> Data excerpt:
'''

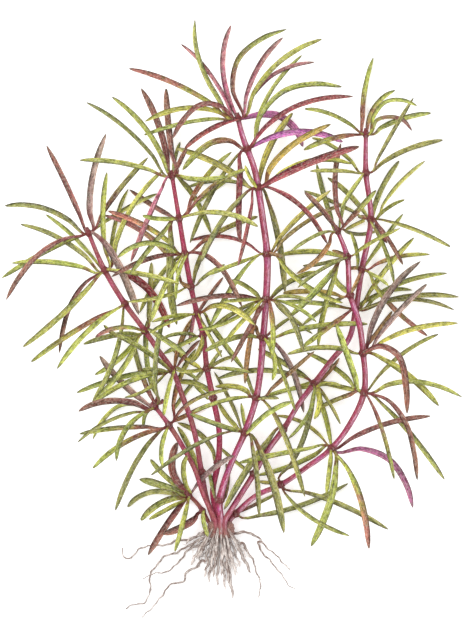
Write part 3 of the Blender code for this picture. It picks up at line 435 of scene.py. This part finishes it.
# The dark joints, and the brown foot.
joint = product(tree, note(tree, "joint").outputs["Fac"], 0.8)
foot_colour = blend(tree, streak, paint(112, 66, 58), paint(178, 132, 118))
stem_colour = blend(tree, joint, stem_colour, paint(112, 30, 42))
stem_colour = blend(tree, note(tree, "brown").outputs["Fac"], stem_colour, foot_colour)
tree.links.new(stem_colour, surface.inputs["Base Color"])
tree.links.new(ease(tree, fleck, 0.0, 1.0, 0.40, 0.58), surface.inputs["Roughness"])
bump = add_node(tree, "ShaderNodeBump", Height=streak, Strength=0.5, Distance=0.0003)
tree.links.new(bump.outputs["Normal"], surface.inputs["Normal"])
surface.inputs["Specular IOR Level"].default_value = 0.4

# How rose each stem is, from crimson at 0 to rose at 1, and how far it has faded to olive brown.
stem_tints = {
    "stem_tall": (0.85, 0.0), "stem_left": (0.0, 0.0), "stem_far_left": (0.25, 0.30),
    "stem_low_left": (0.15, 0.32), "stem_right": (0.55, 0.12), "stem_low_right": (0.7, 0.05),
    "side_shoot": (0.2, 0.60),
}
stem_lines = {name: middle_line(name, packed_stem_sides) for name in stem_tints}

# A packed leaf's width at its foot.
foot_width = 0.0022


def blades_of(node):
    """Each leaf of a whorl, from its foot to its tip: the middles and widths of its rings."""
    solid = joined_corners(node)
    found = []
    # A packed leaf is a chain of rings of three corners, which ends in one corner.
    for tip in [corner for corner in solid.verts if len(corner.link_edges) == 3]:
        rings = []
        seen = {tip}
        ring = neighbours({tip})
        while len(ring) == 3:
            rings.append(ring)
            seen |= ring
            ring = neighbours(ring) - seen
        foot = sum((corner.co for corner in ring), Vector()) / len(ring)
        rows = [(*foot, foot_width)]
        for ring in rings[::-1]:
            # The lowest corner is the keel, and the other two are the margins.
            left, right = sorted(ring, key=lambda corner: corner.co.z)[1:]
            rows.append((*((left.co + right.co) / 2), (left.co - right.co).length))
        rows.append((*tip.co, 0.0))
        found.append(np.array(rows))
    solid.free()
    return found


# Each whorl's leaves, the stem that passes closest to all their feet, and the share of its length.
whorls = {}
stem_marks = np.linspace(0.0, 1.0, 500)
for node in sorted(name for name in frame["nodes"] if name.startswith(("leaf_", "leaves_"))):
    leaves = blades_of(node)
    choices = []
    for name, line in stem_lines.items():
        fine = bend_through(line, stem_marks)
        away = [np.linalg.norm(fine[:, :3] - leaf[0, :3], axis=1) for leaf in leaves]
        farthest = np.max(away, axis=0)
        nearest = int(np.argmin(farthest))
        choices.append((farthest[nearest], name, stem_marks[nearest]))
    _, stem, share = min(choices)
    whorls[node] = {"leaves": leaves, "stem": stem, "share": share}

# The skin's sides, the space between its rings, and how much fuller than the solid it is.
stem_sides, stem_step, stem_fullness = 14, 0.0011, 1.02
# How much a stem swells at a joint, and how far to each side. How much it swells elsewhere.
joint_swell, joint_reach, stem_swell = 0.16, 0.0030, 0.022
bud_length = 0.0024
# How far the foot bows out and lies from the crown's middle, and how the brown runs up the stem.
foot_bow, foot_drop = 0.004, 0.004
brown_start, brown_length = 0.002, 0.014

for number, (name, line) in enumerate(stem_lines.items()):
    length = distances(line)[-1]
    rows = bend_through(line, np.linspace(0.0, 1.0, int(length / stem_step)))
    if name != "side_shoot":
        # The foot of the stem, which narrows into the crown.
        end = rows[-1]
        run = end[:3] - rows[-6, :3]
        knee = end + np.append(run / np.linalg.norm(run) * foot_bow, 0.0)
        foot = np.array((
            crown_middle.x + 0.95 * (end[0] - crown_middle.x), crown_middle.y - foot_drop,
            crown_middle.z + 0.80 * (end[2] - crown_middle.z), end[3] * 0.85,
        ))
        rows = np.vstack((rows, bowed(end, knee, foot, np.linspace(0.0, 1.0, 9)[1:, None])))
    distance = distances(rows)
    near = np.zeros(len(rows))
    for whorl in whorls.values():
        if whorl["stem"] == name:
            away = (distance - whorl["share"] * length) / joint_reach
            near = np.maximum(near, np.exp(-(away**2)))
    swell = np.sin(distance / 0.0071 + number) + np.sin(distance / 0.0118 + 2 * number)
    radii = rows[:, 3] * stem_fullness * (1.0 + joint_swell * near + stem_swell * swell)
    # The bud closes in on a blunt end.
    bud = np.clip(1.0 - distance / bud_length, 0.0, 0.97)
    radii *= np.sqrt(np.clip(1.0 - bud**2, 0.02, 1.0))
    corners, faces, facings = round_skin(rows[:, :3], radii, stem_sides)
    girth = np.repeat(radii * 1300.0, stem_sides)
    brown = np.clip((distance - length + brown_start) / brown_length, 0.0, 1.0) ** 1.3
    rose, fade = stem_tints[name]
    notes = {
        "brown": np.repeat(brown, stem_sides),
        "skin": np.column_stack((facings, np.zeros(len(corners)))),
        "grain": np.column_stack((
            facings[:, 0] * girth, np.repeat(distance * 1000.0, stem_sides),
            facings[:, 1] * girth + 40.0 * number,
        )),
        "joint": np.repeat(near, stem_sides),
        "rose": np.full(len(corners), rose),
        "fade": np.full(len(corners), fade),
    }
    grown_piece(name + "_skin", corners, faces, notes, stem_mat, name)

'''

> To do:
Return, please, the lines of the data from the first through the line containing "foot_width = 0.0022", both kept, exactly as they stand and nothing more.

> Response below:
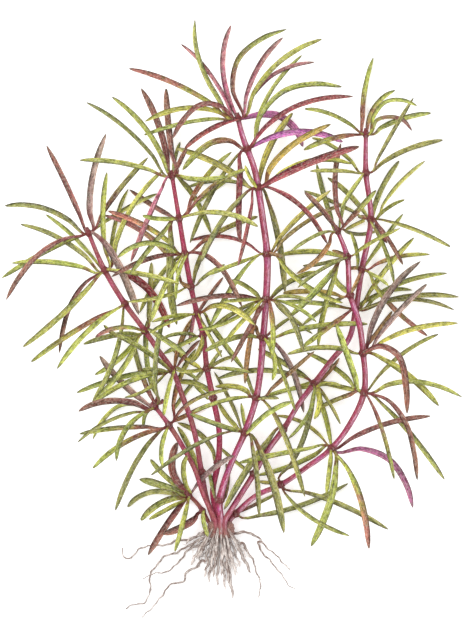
Write part 3 of the Blender code for this picture. It picks up at line 435 of scene.py. This part finishes it.
# The dark joints, and the brown foot.
joint = product(tree, note(tree, "joint").outputs["Fac"], 0.8)
foot_colour = blend(tree, streak, paint(112, 66, 58), paint(178, 132, 118))
stem_colour = blend(tree, joint, stem_colour, paint(112, 30, 42))
stem_colour = blend(tree, note(tree, "brown").outputs["Fac"], stem_colour, foot_colour)
tree.links.new(stem_colour, surface.inputs["Base Color"])
tree.links.new(ease(tree, fleck, 0.0, 1.0, 0.40, 0.58), surface.inputs["Roughness"])
bump = add_node(tree, "ShaderNodeBump", Height=streak, Strength=0.5, Distance=0.0003)
tree.links.new(bump.outputs["Normal"], surface.inputs["Normal"])
surface.inputs["Specular IOR Level"].default_value = 0.4

# How rose each stem is, from crimson at 0 to rose at 1, and how far it has faded to olive brown.
stem_tints = {
    "stem_tall": (0.85, 0.0), "stem_left": (0.0, 0.0), "stem_far_left": (0.25, 0.30),
    "stem_low_left": (0.15, 0.32), "stem_right": (0.55, 0.12), "stem_low_right": (0.7, 0.05),
    "side_shoot": (0.2, 0.60),
}
stem_lines = {name: middle_line(name, packed_stem_sides) for name in stem_tints}

# A packed leaf's width at its foot.
foot_width = 0.0022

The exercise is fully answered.